The entropy formula for the Ricci flow and its geometric applications

TL;DR

This paper introduces a new entropy formula for Ricci flow applicable in all dimensions, leading to significant geometric insights and constraints on the evolution of Riemannian metrics, with implications for Thurston's geometrization conjecture.

Contribution

A novel monotonic entropy formula for Ricci flow that applies universally and yields new geometric applications and constraints.

Findings

Ricci flow has no nontrivial periodic orbits aside from fixed points

Injectivity radius is controlled during finite-time singularities

Ricci flow cannot rapidly increase curvature in almost Euclidean regions

Abstract

We present a monotonic expression for the Ricci flow, valid in all dimensions and without curvature assumptions. It is interpreted as an entropy for a certain canonical ensemble. Several geometric applications are given.
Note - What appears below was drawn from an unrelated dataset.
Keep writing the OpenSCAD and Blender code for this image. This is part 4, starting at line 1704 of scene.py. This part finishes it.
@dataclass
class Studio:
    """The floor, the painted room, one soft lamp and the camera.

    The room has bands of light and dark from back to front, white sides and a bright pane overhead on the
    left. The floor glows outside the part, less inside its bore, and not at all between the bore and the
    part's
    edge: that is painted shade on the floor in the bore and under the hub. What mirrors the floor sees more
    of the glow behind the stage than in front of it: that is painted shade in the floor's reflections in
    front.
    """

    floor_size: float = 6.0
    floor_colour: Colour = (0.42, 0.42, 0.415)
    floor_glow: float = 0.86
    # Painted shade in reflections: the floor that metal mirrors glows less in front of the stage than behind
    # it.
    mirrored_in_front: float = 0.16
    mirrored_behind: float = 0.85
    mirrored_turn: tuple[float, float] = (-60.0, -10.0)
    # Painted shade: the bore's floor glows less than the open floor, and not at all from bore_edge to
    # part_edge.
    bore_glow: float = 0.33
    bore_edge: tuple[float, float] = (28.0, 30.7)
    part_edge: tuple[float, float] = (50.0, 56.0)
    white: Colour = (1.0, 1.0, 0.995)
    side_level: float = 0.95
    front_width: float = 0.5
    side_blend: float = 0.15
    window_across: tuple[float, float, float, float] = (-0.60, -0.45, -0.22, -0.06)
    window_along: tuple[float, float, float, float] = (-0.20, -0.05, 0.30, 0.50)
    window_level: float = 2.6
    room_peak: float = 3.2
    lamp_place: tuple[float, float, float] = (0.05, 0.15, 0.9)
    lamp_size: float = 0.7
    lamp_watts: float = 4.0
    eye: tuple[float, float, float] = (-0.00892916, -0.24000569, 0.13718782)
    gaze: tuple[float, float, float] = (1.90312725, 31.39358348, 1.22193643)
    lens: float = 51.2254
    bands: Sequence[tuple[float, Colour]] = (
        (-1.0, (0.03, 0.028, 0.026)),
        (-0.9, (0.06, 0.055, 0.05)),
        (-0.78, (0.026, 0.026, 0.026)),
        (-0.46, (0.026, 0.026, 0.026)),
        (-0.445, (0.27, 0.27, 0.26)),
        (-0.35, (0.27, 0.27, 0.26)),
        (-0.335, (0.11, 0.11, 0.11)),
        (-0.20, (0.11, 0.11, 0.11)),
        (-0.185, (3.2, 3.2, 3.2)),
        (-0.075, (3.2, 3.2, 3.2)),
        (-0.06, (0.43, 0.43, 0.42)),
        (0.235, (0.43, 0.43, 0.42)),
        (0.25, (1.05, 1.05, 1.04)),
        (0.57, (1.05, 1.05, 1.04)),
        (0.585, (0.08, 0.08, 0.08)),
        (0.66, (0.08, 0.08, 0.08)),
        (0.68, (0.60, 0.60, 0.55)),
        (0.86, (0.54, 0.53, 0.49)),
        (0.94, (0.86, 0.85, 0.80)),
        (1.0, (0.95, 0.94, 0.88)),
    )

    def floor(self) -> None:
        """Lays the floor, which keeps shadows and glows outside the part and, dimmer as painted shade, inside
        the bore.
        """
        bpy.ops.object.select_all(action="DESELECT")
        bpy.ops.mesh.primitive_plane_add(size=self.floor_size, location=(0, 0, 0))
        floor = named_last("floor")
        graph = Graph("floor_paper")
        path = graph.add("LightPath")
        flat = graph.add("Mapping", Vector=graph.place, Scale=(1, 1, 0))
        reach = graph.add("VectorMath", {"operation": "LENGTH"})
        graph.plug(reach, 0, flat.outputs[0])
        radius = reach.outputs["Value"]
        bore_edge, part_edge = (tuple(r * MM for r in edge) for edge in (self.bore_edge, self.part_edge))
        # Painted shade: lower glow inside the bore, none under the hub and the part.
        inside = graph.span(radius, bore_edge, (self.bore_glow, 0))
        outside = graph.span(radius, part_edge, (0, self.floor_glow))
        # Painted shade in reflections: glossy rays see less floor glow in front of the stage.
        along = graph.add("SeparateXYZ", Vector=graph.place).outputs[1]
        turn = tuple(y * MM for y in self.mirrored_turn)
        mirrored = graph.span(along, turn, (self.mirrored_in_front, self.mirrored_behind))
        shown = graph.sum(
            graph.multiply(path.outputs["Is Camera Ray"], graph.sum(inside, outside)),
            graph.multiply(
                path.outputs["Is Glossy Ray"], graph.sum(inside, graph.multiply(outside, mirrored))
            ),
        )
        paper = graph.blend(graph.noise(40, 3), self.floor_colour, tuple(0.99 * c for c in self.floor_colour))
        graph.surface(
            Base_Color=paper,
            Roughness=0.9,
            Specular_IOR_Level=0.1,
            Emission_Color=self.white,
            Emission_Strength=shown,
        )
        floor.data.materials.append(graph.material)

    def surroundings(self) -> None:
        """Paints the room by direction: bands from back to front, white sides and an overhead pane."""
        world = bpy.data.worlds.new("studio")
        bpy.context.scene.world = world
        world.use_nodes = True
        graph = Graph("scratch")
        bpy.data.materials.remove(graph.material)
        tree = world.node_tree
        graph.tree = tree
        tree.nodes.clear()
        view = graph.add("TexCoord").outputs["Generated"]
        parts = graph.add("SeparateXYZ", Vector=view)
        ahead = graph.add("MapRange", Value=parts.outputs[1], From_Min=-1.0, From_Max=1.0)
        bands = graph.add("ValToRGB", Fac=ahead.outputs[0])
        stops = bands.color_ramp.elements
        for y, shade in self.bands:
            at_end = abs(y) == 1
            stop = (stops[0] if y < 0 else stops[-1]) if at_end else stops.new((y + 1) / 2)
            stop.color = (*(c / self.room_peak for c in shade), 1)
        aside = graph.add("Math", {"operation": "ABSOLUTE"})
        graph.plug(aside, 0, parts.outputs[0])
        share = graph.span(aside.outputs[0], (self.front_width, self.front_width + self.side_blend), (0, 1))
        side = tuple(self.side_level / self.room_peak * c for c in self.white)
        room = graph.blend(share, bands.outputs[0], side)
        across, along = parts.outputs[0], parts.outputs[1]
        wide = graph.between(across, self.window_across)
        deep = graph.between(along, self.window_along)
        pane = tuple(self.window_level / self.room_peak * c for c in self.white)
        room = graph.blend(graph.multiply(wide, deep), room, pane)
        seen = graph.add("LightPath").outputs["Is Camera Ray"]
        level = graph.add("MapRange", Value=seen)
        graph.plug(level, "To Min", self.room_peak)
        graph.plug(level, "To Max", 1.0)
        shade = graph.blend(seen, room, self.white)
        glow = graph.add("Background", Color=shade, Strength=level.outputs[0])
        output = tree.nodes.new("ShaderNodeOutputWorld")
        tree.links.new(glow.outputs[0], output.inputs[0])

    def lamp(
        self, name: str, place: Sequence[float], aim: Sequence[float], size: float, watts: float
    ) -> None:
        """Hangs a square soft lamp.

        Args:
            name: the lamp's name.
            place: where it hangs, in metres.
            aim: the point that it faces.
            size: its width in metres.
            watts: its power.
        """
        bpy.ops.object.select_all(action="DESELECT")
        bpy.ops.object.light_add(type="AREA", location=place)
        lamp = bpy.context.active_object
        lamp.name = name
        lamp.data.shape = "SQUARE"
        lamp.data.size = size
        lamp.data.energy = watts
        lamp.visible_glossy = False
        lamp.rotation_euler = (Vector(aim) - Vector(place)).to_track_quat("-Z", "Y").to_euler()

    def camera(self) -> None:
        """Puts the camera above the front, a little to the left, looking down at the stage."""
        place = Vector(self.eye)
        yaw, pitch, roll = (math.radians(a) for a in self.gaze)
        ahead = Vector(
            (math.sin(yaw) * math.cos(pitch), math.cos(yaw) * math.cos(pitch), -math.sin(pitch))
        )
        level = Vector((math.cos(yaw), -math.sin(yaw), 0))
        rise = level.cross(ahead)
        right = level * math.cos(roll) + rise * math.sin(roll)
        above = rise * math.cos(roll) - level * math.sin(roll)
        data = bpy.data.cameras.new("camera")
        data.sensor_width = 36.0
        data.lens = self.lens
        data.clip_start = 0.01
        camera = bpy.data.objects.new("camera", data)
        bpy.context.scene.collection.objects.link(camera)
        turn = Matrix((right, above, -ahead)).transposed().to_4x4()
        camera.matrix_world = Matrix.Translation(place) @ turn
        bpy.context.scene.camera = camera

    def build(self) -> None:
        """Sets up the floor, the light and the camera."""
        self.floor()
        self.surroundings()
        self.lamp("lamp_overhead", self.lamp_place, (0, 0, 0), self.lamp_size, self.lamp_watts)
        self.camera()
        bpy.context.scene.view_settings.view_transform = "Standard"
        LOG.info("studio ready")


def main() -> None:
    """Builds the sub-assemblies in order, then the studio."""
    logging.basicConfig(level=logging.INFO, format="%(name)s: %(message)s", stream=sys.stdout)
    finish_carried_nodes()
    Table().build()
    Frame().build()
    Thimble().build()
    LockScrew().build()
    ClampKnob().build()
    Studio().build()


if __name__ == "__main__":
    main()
In particular, (1) Ricci flow, considered on the space of riemannian metrics modulo diffeomorphism and scaling, has no nontrivial periodic orbits (that is, other than fixed points); (2) In a region, where singularity is forming in finite time, the injectivity radius is controlled by the curvature; (3) Ricci flow can not quickly turn an almost euclidean region into a very curved one, no matter what happens far away. We also verify several assertions related to Richard Hamilton's program for the proof of Thurston geometrization conjecture for closed three-manifolds, and give a sketch of an eclectic proof of this conjecture, making use of earlier results on collapsing with local lower curvature bound.